The CDC this week noted what providers and parents have been seeing across the country: rising cases of a non-polio enterovirus causing severe respiratory illness and acute flaccid myelitis (AFM).
Providers should be aware of enterovirus D68 (EV-D68) causing severe respiratory illness and acute flaccid myelitis (AFM) in children and adolescents, the CDC said this week, saying that infections are rising across the country.
EV-D68 is one of more than 100 non-polio enteroviruses; it often arrives as summer turns to fall and can causes respiratory illness similar to a mild cold, or it may become more severe. It causes about 15 million infections a year in the United States.
It can also lead to AFM, with weakness and paralysis of the arms and legs.
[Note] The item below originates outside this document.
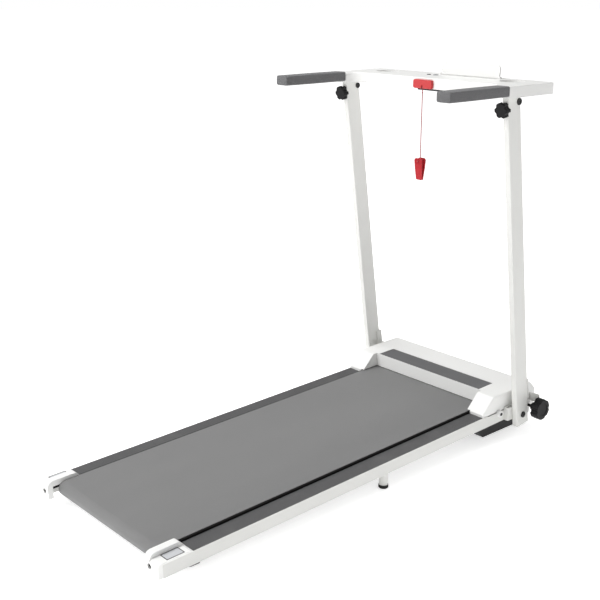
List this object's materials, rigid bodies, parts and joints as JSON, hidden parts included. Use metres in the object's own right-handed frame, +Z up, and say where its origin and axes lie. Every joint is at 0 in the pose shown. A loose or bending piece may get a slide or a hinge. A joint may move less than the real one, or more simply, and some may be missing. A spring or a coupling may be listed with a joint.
{
  "type": "folding treadmill",
  "caption": "Slim folding treadmill with a narrow running belt, two leaning uprights, a shallow console with cup wells, foam grips and a red safety key.",
  "frame": {"origin": "bottom centre of the bounding box, on the floor", "axes": "+Z up, +Y from the rear of the deck to the console, +X to the runner's right"},
  "size_m": [0.67, 1.3088, 1.027],
  "materials": {
    "white_steel": "satin",
    "white_plastic": "satin",
    "black_plastic": "matte",
    "dark_steel": "satin",
    "belt_fabric": "matte",
    "strip_plastic": "matte",
    "grip_foam": "matte",
    "bright_steel": "brushed",
    "zinc_steel": "satin",
    "rubber_black": "matte",
    "board_wood": "satin",
    "key_red": "satin",
    "clip_red": "satin",
    "cord_red": "matte",
    "insert_grey": "satin",
    "motor_grey": "satin",
    "knob_black": "satin",
    "button_grey": "satin",
    "aluminium_fin": "satin"
  },
  "bodies": {
    "deck": {"rail_right": "white_steel", "rail_left": "white_steel", "side_strip_right": "strip_plastic", "side_strip_left": "strip_plastic", "cross_members": "dark_steel", "deck_cushions": "rubber_black", "deck_board": "board_wood", "running_belt": "belt_fabric", "roller_bearings": "zinc_steel", "rear_axle": "zinc_steel", "front_axle": "zinc_steel", "tension_bolts": "dark_steel", "rear_cap_right": "white_plastic", "rear_cap_left": "white_plastic", "cap_panels": "black_plastic", "mid_legs": "white_steel", "rubber_feet": "rubber_black", "motor_hood": "white_plastic", "hood_insert": "insert_grey", "belly_pan": "black_plastic", "motor_body": "motor_grey", "motor_mount": "dark_steel", "drive_belt": "rubber_black", "controller_box": "aluminium_fin", "power_inlet": "black_plastic", "switch_pin": "zinc_steel", "hinge_bracket_right": "white_steel", "hinge_bracket_left": "white_steel", "mast_pivot_bolts": "dark_steel", "frame_screws": "dark_steel"},
    "rear_roller": {"rear_roller": "bright_steel"},
    "front_roller": {"front_roller": "bright_steel", "roller_pulley": "bright_steel"},
    "motor_shaft": {"motor_shaft": "bright_steel"},
    "rocker": {"power_switch": "black_plastic"},
    "lock_knob_right": {"lock_knob_right": "knob_black"},
    "lock_knob_left": {"lock_knob_left": "knob_black"},
    "mast": {"upright_right": "white_steel", "upright_left": "white_steel", "console_pivot_bolts": "dark_steel"},
    "star_knob_right": {"star_knob_right": "knob_black"},
    "star_knob_left": {"star_knob_left": "knob_black"},
    "console": {"console_top": "white_plastic", "console_base": "white_plastic", "console_tongues": "zinc_steel", "handle_tubes": "zinc_steel", "grip_right": "grip_foam", "grip_left": "grip_foam", "control_box": "black_plastic", "key_dock": "zinc_steel", "rest_pin": "bright_steel"},
    "tablet_rest": {"tablet_rest": "white_plastic"},
    "power_button": {"power_button": "black_plastic"},
    "mode_button": {"mode_button": "button_grey"},
    "safety_key": {"safety_key": "key_red"},
    "lanyard": {"lanyard_cord": "cord_red", "lanyard_knots": "cord_red", "clip_front_jaw": "clip_red"},
    "clip_jaw": {"clip_back_jaw": "clip_red"}
  },
  "joints": [
    {"name": "mast_fold", "type": "hinge", "parent": "deck", "child": "mast", "pos_m": [0, 0.55332, 0.07178], "axis": [1, 0, 0], "range_deg": [0, 80]},
    {"name": "console_fold", "type": "hinge", "parent": "mast", "child": "console", "pos_m": [0, 0.44847, 0.95], "axis": [1, 0, 0], "range_deg": [-80, 0]},
    {"name": "safety_key_pull", "type": "slide", "parent": "console", "child": "safety_key", "axis": [0, -1, 0], "range_m": [0, 0.03]},
    {"name": "lanyard_swing", "type": "hinge", "parent": "safety_key", "child": "lanyard", "pos_m": [0, 0.41867, 0.966], "axis": [1, 0, 0], "range_deg": [-80, 0]},
    {"name": "clip_pinch", "type": "hinge", "parent": "lanyard", "child": "clip_jaw", "pos_m": [0, 0.41867, 0.745], "axis": [1, 0, 0], "range_deg": [0, 8], "stiffness_Nm_per_rad": 0.02},
    {"name": "front_roller_spin", "type": "hinge", "parent": "deck", "child": "front_roller", "pos_m": [0, 0.4945, 0.07595], "axis": [1, 0, 0], "continuous": true},
    {"name": "rear_roller_spin", "type": "hinge", "parent": "deck", "child": "rear_roller", "pos_m": [0, -0.60709, 0.04594], "axis": [1, 0, 0], "continuous": true},
    {"name": "motor_spin", "type": "hinge", "parent": "deck", "child": "motor_shaft", "pos_m": [0, 0.58312, 0.09136], "axis": [1, 0, 0], "continuous": true},
    {"name": "power_rocker", "type": "hinge", "parent": "deck", "child": "rocker", "pos_m": [0.184, 0.64653, 0.07709], "axis": [1, 0, 0], "range_deg": [0, 6]},
    {"name": "lock_knob_right_turn", "type": "hinge", "parent": "deck", "child": "lock_knob_right", "pos_m": [0.312, 0.59647, 0.085], "axis": [1, 0, 0], "continuous": true},
    {"name": "lock_knob_left_turn", "type": "hinge", "parent": "deck", "child": "lock_knob_left", "pos_m": [-0.312, 0.59647, 0.085], "axis": [1, 0, 0], "continuous": true},
    {"name": "star_knob_right_turn", "type": "hinge", "parent": "mast", "child": "star_knob_right", "pos_m": [0.288, 0.40706, 0.9329], "axis": [0, -0.9903, -0.1392], "continuous": true},
    {"name": "star_knob_left_turn", "type": "hinge", "parent": "mast", "child": "star_knob_left", "pos_m": [-0.288, 0.40706, 0.9329], "axis": [0, -0.9903, -0.1392], "continuous": true},
    {"name": "tablet_rest_fold", "type": "hinge", "parent": "console", "child": "tablet_rest", "pos_m": [0.062, 0.53847, 0.9941], "axis": [1, 0, 0], "range_deg": [-78, 0]},
    {"name": "power_button_press", "type": "slide", "parent": "console", "child": "power_button", "axis": [0, 0, -1], "range_m": [0, 0.0012], "stiffness_N_per_m": 300},
    {"name": "mode_button_press", "type": "slide", "parent": "console", "child": "mode_button", "axis": [0, 0, -1], "range_m": [0, 0.0012], "stiffness_N_per_m": 300}
  ],
  "couplings": [
    {"joint": "console_fold", "follows": "mast_fold", "ratio": -1},
    {"joint": "lanyard_swing", "follows": "mast_fold", "ratio": -1},
    {"joint": "rear_roller_spin", "follows": "front_roller_spin", "ratio": 1},
    {"joint": "motor_spin", "follows": "front_roller_spin", "ratio": 2.4}
  ]
}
Past outbreaks of EV-D68 and AFM were seen in 2014, 2016, and 2018.
However, disease activity was low during the COVID-19 pandemic in 2020 and 2021. Over the past few weeks, news reports began popping up of children heading to the emergency department (ED) or being hospitalized with acute respiratory illness and asthma/reactive airway disease.
Surveillance data released Tuesday bore those reports out. The data shows that positive test results for rhinovirus/enterovirus “appears to be increasing at a rate comparable to that in past EV-D68 outbreak years,” doubling in a period of a few weeks through early September, the CDC said.
“Clinicians are advised to consider EV-D68 as a possible cause of severe respiratory illness in children and adolescents, particularly those with wheezing or who require respiratory support,” the CDC said.
In addition to testing for AFM, health care providers are urged to test for poliovirus, which has been found in New York wastewater.